Ao primeiro desafio para contar a sua experiência, Cláudia Caroço respondeu… nim. Não que se furtasse a partilhá-la – simplesmente, não tinha tempo nem para dois dedos de conversa telefónica. Quando, finalmente, pôde dispensar uns minutos, ficou a perceber-se porquê. «Antigamente, ninguém se lembrava que existíamos. Agora, trabalhamos muito mais, mas a estrutura não está preparada», afirma a proprietária e directora-técnica da Farmácia Nova, de São Marcos da Serra. «Com o aumento da procura, estamos no limite da resistência para manter os padrões de atendimento».
Duas mulheres dão o corpo às balas, à sua dimensão, na trincheira farmacêutica que na aldeia combate o COVID-19. Devidamente “fardadas”, não vá o inimigo de rasto indetectável entrar sorrateiramente, respeitam rituais diários de higienização impostos pelo que agora se chama “novo normal”. Quando a pandemia invadiu o seu (o nosso…) quotidiano, ainda o mês de Março ia a meio, a farmácia não dispunha de desinfectantes, que só recebeu em Abril, e teve de reservar as poucas máscaras para uso de Cláudia Caroço e da sua colaboradora Sónia Silva.
Ao investimento em equipamento de protecção individual, «muito elevado para uma farmácia pequenina», juntaram-se os efeitos da especulação à solta, a aproveitar-se da desgraça. Por atingirem «preços impressionantes», alguns produtos tornaram-se quase inacessíveis. «A minha maior aventura foi comprar por 3 euros um frasco de álcool que antes custava 47 cêntimos», revela a farmacêutica.
Firme a enfrentar a intempérie, a Farmácia Nova teve de prescindir de consultas de Podologia e Nutrição e de serviços como medição da tensão arterial e de parâmetros bioquímicos. As prateleiras é que não se esvaziaram. Apesar das dificuldades de abastecimento, Cláudia Caroço assegura que nunca faltaram medicamentos. «Cumpri a minha função».
A procura, entretanto, disparou. Sem explicação cabal para tamanha afluência – as duas farmácias mais próximas, ambas a 17 quilómetros, não mudaram de localização – a proprietária cedo percebeu que teria de encontrar formas de lhe corresponder. Em certo sentido, partilha a gestão de stocks com os utentes, adoptando uma prática comum a diversas farmácias, neste momento. Quer seis caixas do medicamento? Vai ter de levar apenas duas, para os outros clientes não ficarem de mãos a abanar.
Ali, onde o Alentejo se converte em Algarve sem praias no horizonte, estrangeiros e portugueses detentores de segunda habitação na zona descobriram na farmácia um porto seguro.

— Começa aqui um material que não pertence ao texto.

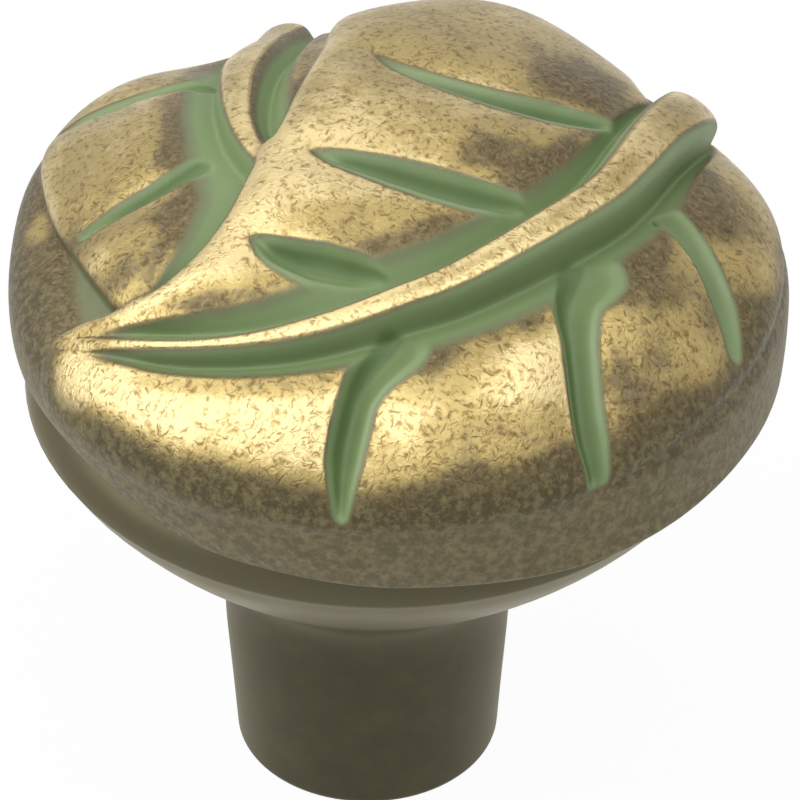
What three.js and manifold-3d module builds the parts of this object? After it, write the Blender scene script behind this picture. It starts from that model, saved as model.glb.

A 36 quilómetros de Silves, sede do concelho, a freguesia de São Marcos da Serra terá hoje pouco mais de mil habitantes – apuraram-se 1352 nos censos de 2011, mas de então para cá minguou de almas, como muitas outras. O incremento do contacto à distância tornou-se indispensável para Cláudia Caroço, tendo em conta a idade da maior parte da população. «Não há relutância das pessoas em virem cá. Os meus velhotes querem é andar na rua», afiança. «Foi um cuidado nosso passarmos a usar mais o contacto telefónico».
Por esta via, incentiva familiares de pacientes a substituírem-nos nas deslocações à farmácia, garantindo que ficam em casa, longe do risco. É o que regularmente faz Rosa Santos, assumida cuidadora dos pais, um com mais de 70 anos, o outro octogenário. Encomenda o receituário previamente, por email ou telefone – sobretudo quando se trata de fármacos menos comuns, que podem não estar imediatamente disponíveis – e ruma à farmácia, segura de que o aviamento da receita não vai roubar-lhe muito tempo.
Valha a verdade que nunca se sentiu incomodada por aguardar no exterior a entrega dos medicamentos, sistema cujas razões sanitárias compreende. Afinal, as duas farmacêuticas «têm de se resguardar e de resguardar os clientes», diz. «Elas são excecionais. Estão sempre disponíveis para dar esclarecimentos», atesta Rosa Santos.